AI search engine Exa announced an $85 million Series B funding round led by Benchmark at a $700 million valuation, with participation from Lightspeed, Nvidia, and Y Combinator. The company, which launched its first search engine in November 2022—just two weeks before ChatGPT's release—has since pivoted to serve the rapidly growing AI application market.
Peter Fenton from Benchmark, who has taken seven companies public, will join Exa's board as the company scales its search infrastructure designed specifically for artificial intelligence systems rather than human users.
Exa already serves thousands of customers ranging from AI development tools like Cursor to major private equity and consulting firms. The company positions itself as addressing fundamental differences between how AI systems and humans search the web, requiring faster speeds, comprehensive data access, and enterprise-grade privacy features.

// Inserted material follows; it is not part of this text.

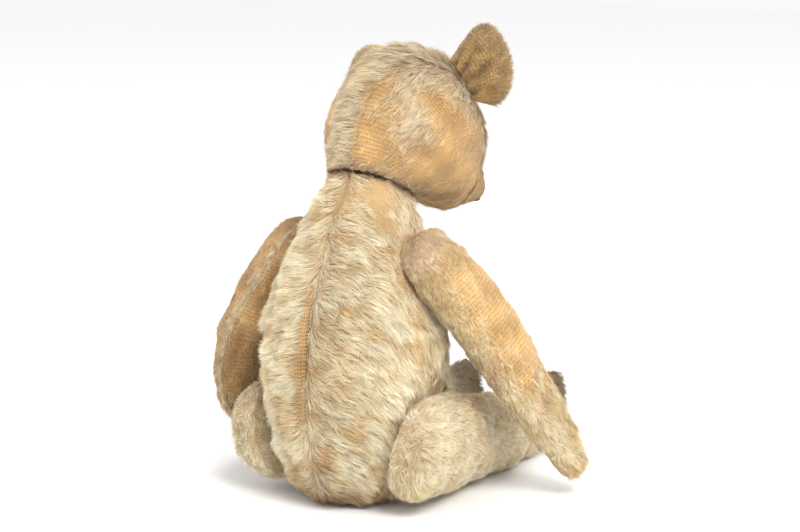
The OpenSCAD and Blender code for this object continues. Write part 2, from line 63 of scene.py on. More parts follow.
def unit(v):
    return v / np.maximum(np.linalg.norm(v, axis=-1, keepdims=True), 1e-9)


def tone(r, g, b):
    c = np.array([r, g, b]) / 255
    return np.where(c <= 0.04045, c / 12.92, ((c + 0.055) / 1.055) ** 2.4)


def mixTone(a, b, share):
    return a + (b - a) * np.clip(share, 0, 1)[..., None]


def plain(*colour):
    # one tint all over a laid strip
    return lambda f, w: np.zeros(f.shape + (3,)) + tone(*colour)


def ramp(x, low, high):
    # smooth step: 0 below low, 1 above high
    t = np.clip((x - low) / (high - low), 0, 1)
    return t * t * (3 - 2 * t)


def waves(p, size, seed, count=14):
    # smooth random field: plane waves of about one size added up, mostly between -1 and 1
    g = np.random.default_rng(seed)
    k = unit(g.normal(size=(count, 3))) * (2 * np.pi / size) * g.uniform(0.7, 1.4, (count, 1))
    return np.sin(p @ k.T + g.uniform(0, 2 * np.pi, count)).sum(-1) * 0.7 * math.sqrt(2 / count)


def spot(skin, row, angle, rowSize, angleSize):
    # soft round patch in a skin's own rows and angles
    d = (skin["angle"] - angle + 180) % 360 - 180
    return np.exp(-((skin["row"] - row) / rowSize) ** 2 - (d / angleSize) ** 2)


def alongRows(rows, s):
    # Catmull-Rom curve through the rows of a table at row number s
    rows = np.asarray(rows, float)
    n = len(rows) - 1
    i = np.clip(np.floor(s).astype(int), 0, n - 1)
    t = (s - i)[..., None]
    a, b, c, d = (rows[np.clip(i + k, 0, n)] for k in (-1, 0, 1, 2))
    return 0.5 * (2 * b + (c - a) * t + (2 * a - 5 * b + 4 * c - d) * t * t + (3 * b - a - 3 * c + d) * t ** 3)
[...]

The funding comes as AI applications increasingly require real-time web data access. Traditional search engines built for human browsing patterns struggle with AI systems' need for structured, high-volume data retrieval across multiple concurrent queries.
Exa built its search engine from scratch, allowing the company to offer zero data retention policies crucial for enterprise customers handling sensitive queries. The platform delivers sub-450ms latency and full webpage content rather than just links and snippets.
The company operates two main products: a traditional API for developers and "Websets," which provides comprehensive datasets for large-scale research applications. Nvidia's participation in the funding round signals validation from a key AI infrastructure player.
With the Series B capital, Exa plans to scale its indexing infrastructure to cover more of the world's information, expand its $5 million GPU cluster by 5x for research acceleration, and grow its engineering and go-to-market teams.
The company is hiring across engineering roles including backend, infrastructure, and machine learning research engineers, as well as go-to-market and operations positions as it enters what founder Will Bryk calls "stage two" of the company's development.